_What you have to do_: Please quote the material exactly, every line of it.

* begin Collected material *

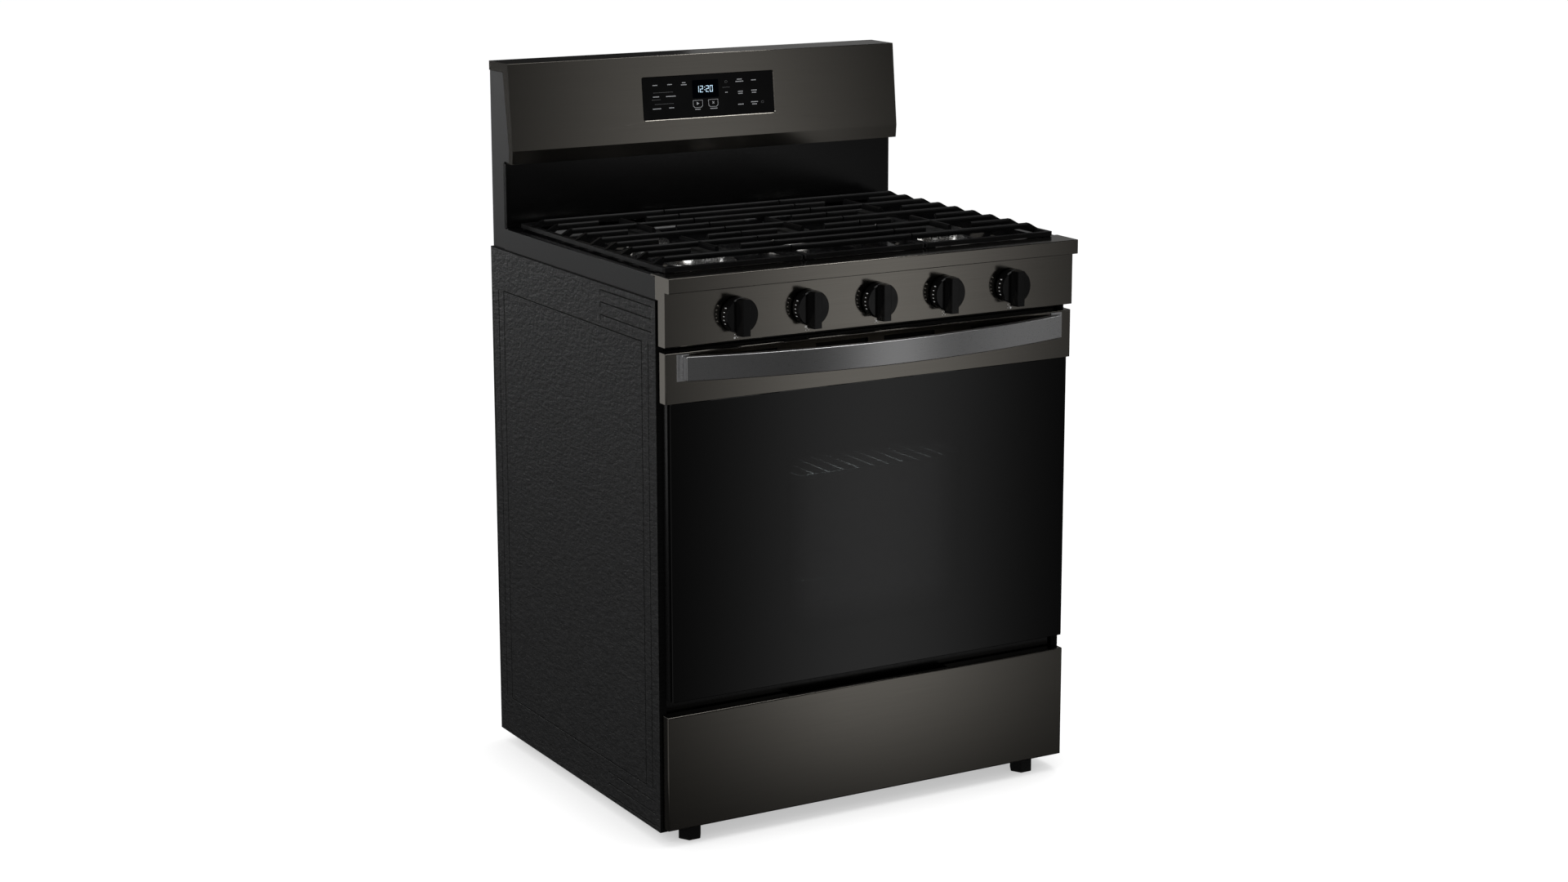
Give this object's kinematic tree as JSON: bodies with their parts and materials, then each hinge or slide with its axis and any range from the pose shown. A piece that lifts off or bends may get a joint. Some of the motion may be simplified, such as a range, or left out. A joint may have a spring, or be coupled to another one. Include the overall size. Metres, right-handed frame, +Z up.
{
  "type": "freestanding gas range",
  "caption": "Freestanding gas range with slanted backguard and display, continuous cast-iron grates, front knobs, bowed-handle glass oven door and storage drawer.",
  "frame": {"origin": "on the floor, at the centre of the footprint (handle front to rear of body)", "axes": "+Z up, -Y out of the front towards the user, +X to the right of a person facing the range"},
  "size_m": [0.7588, 0.692, 1.1904],
  "materials": {
    "black_stainless": "fine brushed black stainless with a clear coat",
    "handle_metal": "polished dark steel",
    "charcoal_paint": "pebbled charcoal paint",
    "charcoal_smooth": "smooth charcoal paint",
    "black_paint": "gloss black enamel paint",
    "galvanized": "zinc coated sheet",
    "steel": "plain steel",
    "woven_seal": "woven glass fibre",
    "glass_wool": "glass wool",
    "oven_enamel": "dark speckled porcelain enamel",
    "cooktop_enamel": "gloss black porcelain enamel",
    "cap_enamel": "satin black porcelain enamel",
    "cast_iron": "matte enamelled cast iron",
    "cast_aluminium": "as-cast aluminium",
    "tube_aluminium": "drawn tube",
    "aluminised_steel": "aluminised steel",
    "chrome_wire": "bright plated wire",
    "brass": "turned brass",
    "ceramic_white": "unglazed ceramic",
    "clear_glass": "clear",
    "black_glass": "back-printed black glass",
    "board_plastic": "green board with black parts",
    "black_plastic": "moulded",
    "knob_black": "gloss black"
  },
  "bodies": {
    "body": {"side_panel_left": "charcoal_paint", "side_panel_right": "charcoal_paint", "cooktop_side_trims": "charcoal_smooth", "backguard_rear_cover": "charcoal_smooth", "back_panel": "galvanized", "base_frame": "galvanized", "front_frame": "black_paint", "door_gasket": "woven_seal", "oven_liner": "oven_enamel", "oven_floor_panel": "oven_enamel", "insulation": "glass_wool", "oven_racks": "chrome_wire", "oven_burners": "aluminised_steel", "igniters": "ceramic_white", "oven_lamp": "clear_glass", "temperature_sensor": "steel", "fan_cover": "oven_enamel", "fan_motor": "galvanized", "cooktop": "cooktop_enamel", "burner_heads": "cast_aluminium", "burner_caps": "cap_enamel", "control_panel": "black_stainless", "gas_valves": "brass", "gas_tubes": "tube_aluminium", "pressure_regulator": "cast_aluminium", "backguard_front": "black_stainless", "backsplash_panel": "black_paint", "display_glass": "black_glass", "control_board": "board_plastic", "hinge_arms": "steel", "drawer_rails": "galvanized", "screws": "steel", "cord_gland": "black_plastic"},
    "door": {"door_trim_band": "black_stainless", "door_glass": "black_glass", "door_frame": "black_paint", "door_inner_panel": "oven_enamel", "door_windows": "clear_glass", "door_handle": "handle_metal", "hinge_casings": "steel"},
    "drawer": {"drawer_front": "black_stainless", "drawer_box": "galvanized"},
    "fan": {"convection_fan": "steel"},
    "grate_left_section": {"grate_left": "cast_iron"},
    "grate_center_section": {"grate_center": "cast_iron"},
    "grate_right_section": {"grate_right": "cast_iron"},
    "stem_body_1": {"valve_stem_1": "steel"},
    "knob_body_1": {"knob_1": "knob_black"},
    "stem_body_2": {"valve_stem_2": "steel"},
    "knob_body_2": {"knob_2": "knob_black"},
    "stem_body_3": {"valve_stem_3": "steel"},
    "knob_body_3": {"knob_3": "knob_black"},
    "stem_body_4": {"valve_stem_4": "steel"},
    "knob_body_4": {"knob_4": "knob_black"},
    "stem_body_5": {"valve_stem_5": "steel"},
    "knob_body_5": {"knob_5": "knob_black"},
    "foot_front_left": {"leg_front_left": "black_plastic"},
    "foot_front_right": {"leg_front_right": "black_plastic"},
    "foot_rear_left": {"leg_rear_left": "black_plastic"},
    "foot_rear_right": {"leg_rear_right": "black_plastic"}
  },
  "joints": [
    {"name": "door_hinge", "type": "hinge", "parent": "body", "child": "door", "pos_m": [0, -0.268, 0.25], "axis": [1, 0, 0], "range_deg": [0, 90]},
    {"name": "drawer_slide", "type": "slide", "parent": "body", "child": "drawer", "axis": [0, -1, 0], "range_m": [0, 0.4]},
    {"name": "fan_spin", "type": "hinge", "parent": "body", "child": "fan", "pos_m": [0, 0.24, 0.505], "axis": [0, 1, 0], "continuous": true},
    {"name": "grate_left_lift", "type": "slide", "parent": "body", "child": "grate_left_section", "axis": [0, 0, 1], "range_m": [0, 0.05]},
    {"name": "grate_center_lift", "type": "slide", "parent": "body", "child": "grate_center_section", "axis": [0, 0, 1], "range_m": [0, 0.05]},
    {"name": "grate_right_lift", "type": "slide", "parent": "body", "child": "grate_right_section", "axis": [0, 0, 1], "range_m": [0, 0.05]},
    {"name": "knob_1_push", "type": "slide", "parent": "body", "child": "stem_body_1", "axis": [0, 1, 0], "range_m": [0, 0.003], "stiffness_N_per_m": 800, "springref_m": -0.002},
    {"name": "knob_1_turn", "type": "hinge", "parent": "stem_body_1", "child": "knob_body_1", "pos_m": [-0.253, -0.3, 0.8488], "axis": [0, -1, 0], "range_deg": [0, 210]},
    {"name": "knob_2_push", "type": "slide", "parent": "body", "child": "stem_body_2", "axis": [0, 1, 0], "range_m": [0, 0.003], "stiffness_N_per_m": 800, "springref_m": -0.002},
    {"name": "knob_2_turn", "type": "hinge", "parent": "stem_body_2", "child": "knob_body_2", "pos_m": [-0.1265, -0.3, 0.8488], "axis": [0, -1, 0], "range_deg": [0, 210]},
    {"name": "knob_3_push", "type": "slide", "parent": "body", "child": "stem_body_3", "axis": [0, 1, 0], "range_m": [0, 0.003], "stiffness_N_per_m": 800, "springref_m": -0.002},
    {"name": "knob_3_turn", "type": "hinge", "parent": "stem_body_3", "child": "knob_body_3", "pos_m": [0, -0.3, 0.8488], "axis": [0, -1, 0], "range_deg": [0, 210]},
    {"name": "knob_4_push", "type": "slide", "parent": "body", "child": "stem_body_4", "axis": [0, 1, 0], "range_m": [0, 0.003], "stiffness_N_per_m": 800, "springref_m": -0.002},
    {"name": "knob_4_turn", "type": "hinge", "parent": "stem_body_4", "child": "knob_body_4", "pos_m": [0.1265, -0.3, 0.8488], "axis": [0, -1, 0], "range_deg": [0, 210]},
    {"name": "knob_5_push", "type": "slide", "parent": "body", "child": "stem_body_5", "axis": [0, 1, 0], "range_m": [0, 0.003], "stiffness_N_per_m": 800, "springref_m": -0.002},
    {"name": "knob_5_turn", "type": "hinge", "parent": "stem_body_5", "child": "knob_body_5", "pos_m": [0.253, -0.3, 0.8488], "axis": [0, -1, 0], "range_deg": [0, 210]},
    {"name": "leg_front_left_height", "type": "slide", "parent": "body", "child": "foot_front_left", "axis": [0, 0, -1], "range_m": [0, 0.02]},
    {"name": "leg_front_right_height", "type": "slide", "parent": "body", "child": "foot_front_right", "axis": [0, 0, -1], "range_m": [0, 0.02]},
    {"name": "leg_rear_left_height", "type": "slide", "parent": "body", "child": "foot_rear_left", "axis": [0, 0, -1], "range_m": [0, 0.02]},
    {"name": "leg_rear_right_height", "type": "slide", "parent": "body", "child": "foot_rear_right", "axis": [0, 0, -1], "range_m": [0, 0.02]}
  ]
}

* end Collected material *

_Correct answer_:
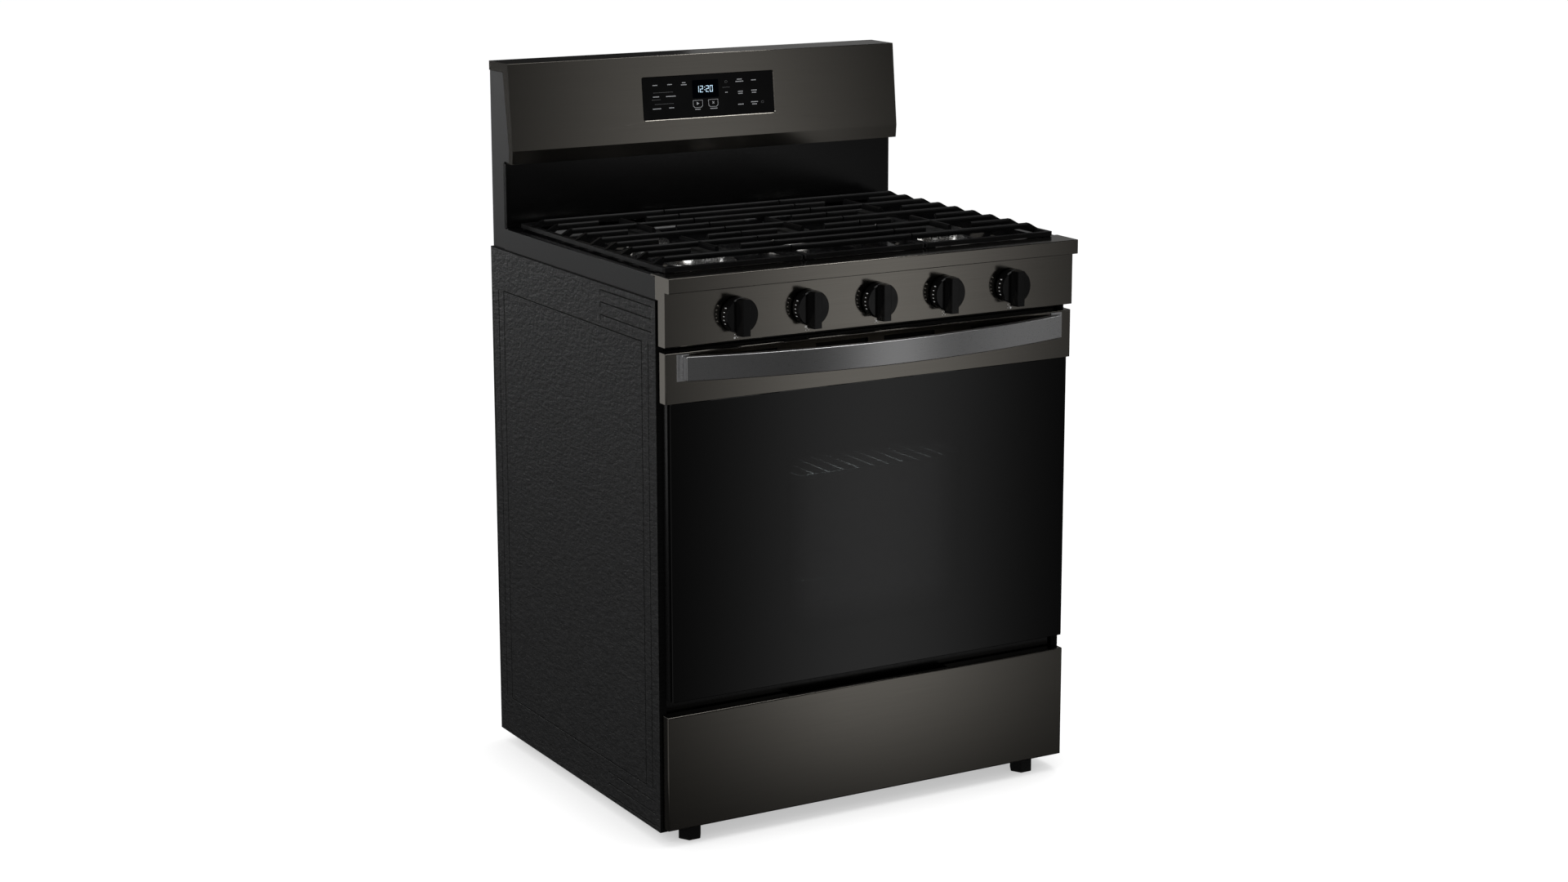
Give this object's kinematic tree as JSON: bodies with their parts and materials, then each hinge or slide with its axis and any range from the pose shown. A piece that lifts off or bends may get a joint. Some of the motion may be simplified, such as a range, or left out. A joint may have a spring, or be coupled to another one. Include the overall size. Metres, right-handed frame, +Z up.
{
  "type": "freestanding gas range",
  "caption": "Freestanding gas range with slanted backguard and display, continuous cast-iron grates, front knobs, bowed-handle glass oven door and storage drawer.",
  "frame": {"origin": "on the floor, at the centre of the footprint (handle front to rear of body)", "axes": "+Z up, -Y out of the front towards the user, +X to the right of a person facing the range"},
  "size_m": [0.7588, 0.692, 1.1904],
  "materials": {
    "black_stainless": "fine brushed black stainless with a clear coat",
    "handle_metal": "polished dark steel",
    "charcoal_paint": "pebbled charcoal paint",
    "charcoal_smooth": "smooth charcoal paint",
    "black_paint": "gloss black enamel paint",
    "galvanized": "zinc coated sheet",
    "steel": "plain steel",
    "woven_seal": "woven glass fibre",
    "glass_wool": "glass wool",
    "oven_enamel": "dark speckled porcelain enamel",
    "cooktop_enamel": "gloss black porcelain enamel",
    "cap_enamel": "satin black porcelain enamel",
    "cast_iron": "matte enamelled cast iron",
    "cast_aluminium": "as-cast aluminium",
    "tube_aluminium": "drawn tube",
    "aluminised_steel": "aluminised steel",
    "chrome_wire": "bright plated wire",
    "brass": "turned brass",
    "ceramic_white": "unglazed ceramic",
    "clear_glass": "clear",
    "black_glass": "back-printed black glass",
    "board_plastic": "green board with black parts",
    "black_plastic": "moulded",
    "knob_black": "gloss black"
  },
  "bodies": {
    "body": {"side_panel_left": "charcoal_paint", "side_panel_right": "charcoal_paint", "cooktop_side_trims": "charcoal_smooth", "backguard_rear_cover": "charcoal_smooth", "back_panel": "galvanized", "base_frame": "galvanized", "front_frame": "black_paint", "door_gasket": "woven_seal", "oven_liner": "oven_enamel", "oven_floor_panel": "oven_enamel", "insulation": "glass_wool", "oven_racks": "chrome_wire", "oven_burners": "aluminised_steel", "igniters": "ceramic_white", "oven_lamp": "clear_glass", "temperature_sensor": "steel", "fan_cover": "oven_enamel", "fan_motor": "galvanized", "cooktop": "cooktop_enamel", "burner_heads": "cast_aluminium", "burner_caps": "cap_enamel", "control_panel": "black_stainless", "gas_valves": "brass", "gas_tubes": "tube_aluminium", "pressure_regulator": "cast_aluminium", "backguard_front": "black_stainless", "backsplash_panel": "black_paint", "display_glass": "black_glass", "control_board": "board_plastic", "hinge_arms": "steel", "drawer_rails": "galvanized", "screws": "steel", "cord_gland": "black_plastic"},
    "door": {"door_trim_band": "black_stainless", "door_glass": "black_glass", "door_frame": "black_paint", "door_inner_panel": "oven_enamel", "door_windows": "clear_glass", "door_handle": "handle_metal", "hinge_casings": "steel"},
    "drawer": {"drawer_front": "black_stainless", "drawer_box": "galvanized"},
    "fan": {"convection_fan": "steel"},
    "grate_left_section": {"grate_left": "cast_iron"},
    "grate_center_section": {"grate_center": "cast_iron"},
    "grate_right_section": {"grate_right": "cast_iron"},
    "stem_body_1": {"valve_stem_1": "steel"},
    "knob_body_1": {"knob_1": "knob_black"},
    "stem_body_2": {"valve_stem_2": "steel"},
    "knob_body_2": {"knob_2": "knob_black"},
    "stem_body_3": {"valve_stem_3": "steel"},
    "knob_body_3": {"knob_3": "knob_black"},
    "stem_body_4": {"valve_stem_4": "steel"},
    "knob_body_4": {"knob_4": "knob_black"},
    "stem_body_5": {"valve_stem_5": "steel"},
    "knob_body_5": {"knob_5": "knob_black"},
    "foot_front_left": {"leg_front_left": "black_plastic"},
    "foot_front_right": {"leg_front_right": "black_plastic"},
    "foot_rear_left": {"leg_rear_left": "black_plastic"},
    "foot_rear_right": {"leg_rear_right": "black_plastic"}
  },
  "joints": [
    {"name": "door_hinge", "type": "hinge", "parent": "body", "child": "door", "pos_m": [0, -0.268, 0.25], "axis": [1, 0, 0], "range_deg": [0, 90]},
    {"name": "drawer_slide", "type": "slide", "parent": "body", "child": "drawer", "axis": [0, -1, 0], "range_m": [0, 0.4]},
    {"name": "fan_spin", "type": "hinge", "parent": "body", "child": "fan", "pos_m": [0, 0.24, 0.505], "axis": [0, 1, 0], "continuous": true},
    {"name": "grate_left_lift", "type": "slide", "parent": "body", "child": "grate_left_section", "axis": [0, 0, 1], "range_m": [0, 0.05]},
    {"name": "grate_center_lift", "type": "slide", "parent": "body", "child": "grate_center_section", "axis": [0, 0, 1], "range_m": [0, 0.05]},
    {"name": "grate_right_lift", "type": "slide", "parent": "body", "child": "grate_right_section", "axis": [0, 0, 1], "range_m": [0, 0.05]},
    {"name": "knob_1_push", "type": "slide", "parent": "body", "child": "stem_body_1", "axis": [0, 1, 0], "range_m": [0, 0.003], "stiffness_N_per_m": 800, "springref_m": -0.002},
    {"name": "knob_1_turn", "type": "hinge", "parent": "stem_body_1", "child": "knob_body_1", "pos_m": [-0.253, -0.3, 0.8488], "axis": [0, -1, 0], "range_deg": [0, 210]},
    {"name": "knob_2_push", "type": "slide", "parent": "body", "child": "stem_body_2", "axis": [0, 1, 0], "range_m": [0, 0.003], "stiffness_N_per_m": 800, "springref_m": -0.002},
    {"name": "knob_2_turn", "type": "hinge", "parent": "stem_body_2", "child": "knob_body_2", "pos_m": [-0.1265, -0.3, 0.8488], "axis": [0, -1, 0], "range_deg": [0, 210]},
    {"name": "knob_3_push", "type": "slide", "parent": "body", "child": "stem_body_3", "axis": [0, 1, 0], "range_m": [0, 0.003], "stiffness_N_per_m": 800, "springref_m": -0.002},
    {"name": "knob_3_turn", "type": "hinge", "parent": "stem_body_3", "child": "knob_body_3", "pos_m": [0, -0.3, 0.8488], "axis": [0, -1, 0], "range_deg": [0, 210]},
    {"name": "knob_4_push", "type": "slide", "parent": "body", "child": "stem_body_4", "axis": [0, 1, 0], "range_m": [0, 0.003], "stiffness_N_per_m": 800, "springref_m": -0.002},
    {"name": "knob_4_turn", "type": "hinge", "parent": "stem_body_4", "child": "knob_body_4", "pos_m": [0.1265, -0.3, 0.8488], "axis": [0, -1, 0], "range_deg": [0, 210]},
    {"name": "knob_5_push", "type": "slide", "parent": "body", "child": "stem_body_5", "axis": [0, 1, 0], "range_m": [0, 0.003], "stiffness_N_per_m": 800, "springref_m": -0.002},
    {"name": "knob_5_turn", "type": "hinge", "parent": "stem_body_5", "child": "knob_body_5", "pos_m": [0.253, -0.3, 0.8488], "axis": [0, -1, 0], "range_deg": [0, 210]},
    {"name": "leg_front_left_height", "type": "slide", "parent": "body", "child": "foot_front_left", "axis": [0, 0, -1], "range_m": [0, 0.02]},
    {"name": "leg_front_right_height", "type": "slide", "parent": "body", "child": "foot_front_right", "axis": [0, 0, -1], "range_m": [0, 0.02]},
    {"name": "leg_rear_left_height", "type": "slide", "parent": "body", "child": "foot_rear_left", "axis": [0, 0, -1], "range_m": [0, 0.02]},
    {"name": "leg_rear_right_height", "type": "slide", "parent": "body", "child": "foot_rear_right", "axis": [0, 0, -1], "range_m": [0, 0.02]}
  ]
}